Postby pwa » 4 Jan 2021, 7:47pm

Tangled Metal wrote:
pwa wrote:
Tangled Metal wrote:As an aside and interesting thought experiment. What would happen if England ever had a referendum to leave the Union and us English voted to leave? How could it happen considering the parliament of the Union is in England? How would the systems of state and in non-Scottish areas the legal system?

I think compared to England leaving Scotland leaving still be easy I think.

PS I'm close to the point if we ever got the opportunity of vote to leave the Union!!

Perhaps you are making the mistake of caring too much. You don't live in Scotland, so none of what goes on there affects you very much. The people who do live there are capable of making their own decisions on which party to vote for and how they position Scotland in the scheme of things. Just leave them to it.
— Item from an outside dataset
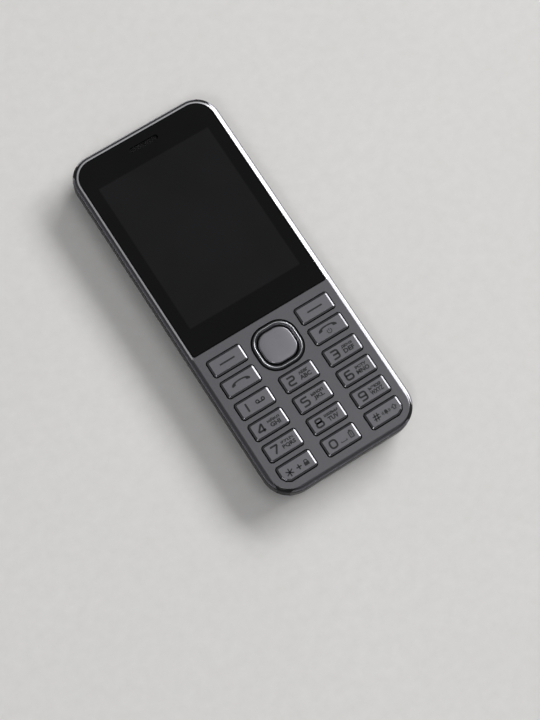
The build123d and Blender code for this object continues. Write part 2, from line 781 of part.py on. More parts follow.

Perhaps read that quoted bit again. It was about England and the idea about how England could leave the Union since so much of the combined Union activities happens within England's boundaries. I do live in England so such a hypothetical matter would and should be something I care about. I've already stated quite a few times I've got no skin in the Scottish independence n matter but that's not what I was on about.

Perhaps you could comment on what I posted, namely how could England leave the Union hypothetically??

Fair enough, I read it too quickly. I thought we were still on Scotland.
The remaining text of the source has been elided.